SNUC_in_NY

My late wife's journey with SinoNasal Undifferentiated Carcinoma (SNUC), and my subsequent journey as a grieving widower finding my way back to life.

Friday, October 05, 2007

"Letting Go"?

This talk about "letting go" of a person after they've died doesn’t seem to make a lot of sense. I mean really, the person is literally gone so there's nothing physically to "let go of" is there?

I think when you've lost someone it's really your *attachments* which you need to let go of. I don't mean you have to forget the memories of the person, but if they were really close to you then it's the relationship (albeit now one-sided) that lingers. This may be a person with whom you shared views of the world or "philosophies" - maybe spiritual, religious, political, moral. If not bound by views about "how the world works" then maybe you were bound by shared experiences. The two of you could have recounted the many times you'd spent together in some relationship: siblings, friends, partners, or maybe even as parent-child.
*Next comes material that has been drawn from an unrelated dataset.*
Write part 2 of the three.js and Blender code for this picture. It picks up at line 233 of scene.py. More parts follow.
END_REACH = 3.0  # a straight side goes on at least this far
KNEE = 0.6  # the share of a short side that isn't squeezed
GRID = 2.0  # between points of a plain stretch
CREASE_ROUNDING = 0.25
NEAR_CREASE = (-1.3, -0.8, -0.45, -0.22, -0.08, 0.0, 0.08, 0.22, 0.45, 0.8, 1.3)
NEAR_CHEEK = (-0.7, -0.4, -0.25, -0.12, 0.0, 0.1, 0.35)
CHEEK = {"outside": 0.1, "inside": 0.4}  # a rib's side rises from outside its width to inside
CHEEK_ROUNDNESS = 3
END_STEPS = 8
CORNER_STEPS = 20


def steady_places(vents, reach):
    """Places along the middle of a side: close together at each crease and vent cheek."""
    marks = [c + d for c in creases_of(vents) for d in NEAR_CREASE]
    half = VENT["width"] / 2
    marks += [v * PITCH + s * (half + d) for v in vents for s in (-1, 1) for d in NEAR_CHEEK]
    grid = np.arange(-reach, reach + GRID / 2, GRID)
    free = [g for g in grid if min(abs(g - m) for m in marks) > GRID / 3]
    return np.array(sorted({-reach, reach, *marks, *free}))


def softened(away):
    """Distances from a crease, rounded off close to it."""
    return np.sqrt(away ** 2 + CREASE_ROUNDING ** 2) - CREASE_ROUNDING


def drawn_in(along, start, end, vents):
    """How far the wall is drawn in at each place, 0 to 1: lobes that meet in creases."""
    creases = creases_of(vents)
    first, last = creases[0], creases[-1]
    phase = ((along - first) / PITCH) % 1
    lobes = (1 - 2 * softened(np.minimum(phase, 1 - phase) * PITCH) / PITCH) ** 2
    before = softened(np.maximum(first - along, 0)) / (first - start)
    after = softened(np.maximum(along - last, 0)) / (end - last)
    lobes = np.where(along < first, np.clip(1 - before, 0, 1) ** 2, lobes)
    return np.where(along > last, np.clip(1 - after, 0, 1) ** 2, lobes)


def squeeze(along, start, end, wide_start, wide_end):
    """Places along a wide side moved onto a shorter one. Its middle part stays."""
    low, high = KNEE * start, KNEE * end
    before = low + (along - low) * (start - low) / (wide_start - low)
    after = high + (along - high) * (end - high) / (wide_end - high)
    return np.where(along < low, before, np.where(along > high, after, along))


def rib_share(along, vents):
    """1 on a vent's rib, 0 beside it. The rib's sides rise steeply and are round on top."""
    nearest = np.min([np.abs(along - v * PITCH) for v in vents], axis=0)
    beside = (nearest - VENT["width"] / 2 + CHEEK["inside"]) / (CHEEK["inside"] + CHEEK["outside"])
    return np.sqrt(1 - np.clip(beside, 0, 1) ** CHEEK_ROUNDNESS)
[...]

Maybe your views were diametrically opposed yet that's what you enjoyed about each other's company.

I think that's what people often have the hardest time letting go of. They have the hardest time acknowledging that the relationship (at least within this world) no longer exists. They cling to the memory of what it was like to be with the person, the conversations they could have *if* the person were here now, the moments they could share *if* the person were here now.

It seems like the healing really starts progressing when you start building new relationships with the people who are here. Maybe with folks you've known all along or maybe with new folks. The people with whom you can create new memories, the people with whom you can have conversations now, the people with whom you can share the present.

I wonder if sometimes people hold on to their "attachment to the relationship" because it gives them an illusion of control. A level of control which wasn't available to keep their loved one alive in the first place.